How North Carolina students view the lawsuit threatening affirmative action
2023.04.25 21:07
© Reuters. Members of the University of North Carolina’s diverse student body relax on campus as the Supreme Court weighs the issue of affirmative action in college admissions, in Chapel Hill, North Carolina, U.S., April 5, 2023. REUTERS/Jonathan Drake
By Gabriella Borter
CHAPEL HILL, North Carolina (Reuters) – In a bustling sunken courtyard at the center of the University of North Carolina’s Chapel Hill campus, a group of students handed out slips of papers with a warning for their peers.
“Is diversity at UNC important to you? It’s under threat,” the handouts read.
The message came ahead of U.S. Supreme Court rulings in a pair of affirmative action cases this spring, which could drastically alter how race is considered in admissions at North Carolina’s flagship university and other colleges.
The debate over race-conscious admissions policies comes as many schools are grappling with their racist pasts and striving for greater inclusion of underrepresented racial and ethnic groups.
But like much of America, students at UNC are divided on the issue of affirmative action – the practice of factoring race in admissions to boost minority enrollment – and the role it should play in creating a diverse student body.
Interviews with more than a dozen students revealed that most valued the benefits of diversity and thought the university should do more to correct its blemished record on race.
Many students felt affirmative action was needed to achieve those goals. Others were uncomfortable that race gave certain applicants an edge in UNC’s competitive admissions process. Some said they avoided the topic because of the tension around it.
“People don’t really want to think about something like their race being accounted for getting into a university,” said Sarahann Bu, a Burmese Chin American sophomore, who supports the practice.
Jacob James, chair of the College Republicans, said schools with tarnished racial histories are overcorrecting and discriminating against white and Asian students, when they should focus on promoting intellectual diversity.

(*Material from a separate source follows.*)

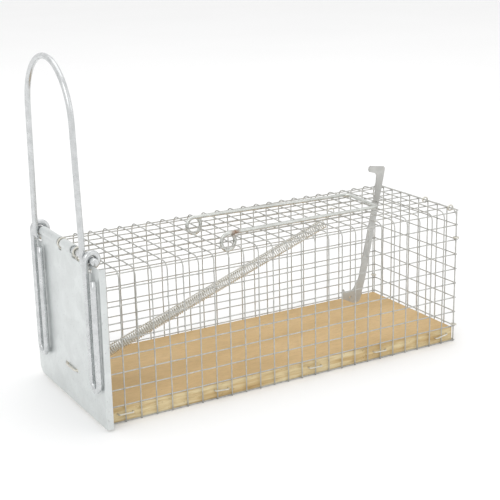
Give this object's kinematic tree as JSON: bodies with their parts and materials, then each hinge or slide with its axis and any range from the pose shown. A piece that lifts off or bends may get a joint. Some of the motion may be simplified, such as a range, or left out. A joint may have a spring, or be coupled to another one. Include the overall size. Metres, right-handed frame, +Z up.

“That’s not to say that including people that are Black and brown isn’t important,” said James, who is white. “But I think that it’s pretty cynical to say that if we don’t give them outsized advantages then they won’t be able to make it here.”
ASIAN STUDENTS AT ODDS
When sophomore Sarah Zhang learned last autumn that the Supreme Court might ban race-conscious admissions, she helped launch UNC’s Affirmative Action Coalition to alert other students to the stakes.
“This could potentially change the entire landscape of what our university looks like,” she said.
In oral arguments, the court’s conservative majority appeared sympathetic to the claim by Students for Fair Admissions that UNC and Harvard University’s policies put white and Asian American applicants at an unfair disadvantage.
UNC and Harvard countered that race is only one of many factors in their admission processes and that curbing its consideration would thwart their goal of fostering a racially diverse learning environment.
A half dozen Asian American students, including Zhang, now lead the school’s Affirmative Action Coalition. Members said fellow Asian students have criticized them for supporting a practice those students believe give other minorities a boost in admissions at their expense.
Zhang, who is Chinese American, counters that race-conscious admissions have helped increase Asian enrollment.
Asian American and Pacific Islander enrollment in U.S. colleges increased sixfold in the few decades after schools implemented affirmative action in the 1960s and 70s, according to data from the National Center for Education Statistics.
“It’s kind of frustrating,” she said. “It’s creating a wedge between us and other communities of color.”
Another Chinese American student, who asked not to be named for fear of social repercussions, said she felt like she was “put up against other Asian Americans” in the application process because of affirmative action.
“I like what it stands for. I just wish it didn’t make it harder for any groups to get into college,” the student said.
RACIAL REMEDY
At UNC, students live and learn in buildings that were segregated by race when the school first admitted Black students in the 1950s. Over two centuries ago, enslaved Black people built some of those buildings brick by brick.
Clashes between students and school officials over UNC’s racial past have escalated recently. Students toppled a Confederate monument on campus in 2018 and this year decried the university Board of Governors’ decision to scrub language about “diversity, equity and inclusion” from hiring forms.
“We have not dealt with our racial problems. Therefore, there has to be a racial remedy,” said Geeta Kapur, an alumna who wrote a book on UNC’s racial struggles.
The upcoming court decision will rest on whether the justices think UNC has a strong enough case for needing affirmative action to ensure diversity, regardless of its past.
UNC said in court documents that it has devoted years to studying race-neutral admissions strategies, and none have proved sufficient at maintaining or exceeding enrollment of underrepresented minority students.
The school’s undergraduate population as of last autumn was about 56% white, 9% Black, 12% Asian and almost 9% Hispanic.
The overall population of North Carolina, by contrast, is 62% white, 22% Black, 3% Asian and 10% Hispanic.
Jean Camejo, a junior who immigrated from Cuba and worked two jobs in high school, credits affirmative action for bringing him to UNC.
He worries a ban on the practice would mean other promising applicants of color may never get the same chance.
“I understand what it’s like to struggle from a low-income background with all the odds against you,” he said.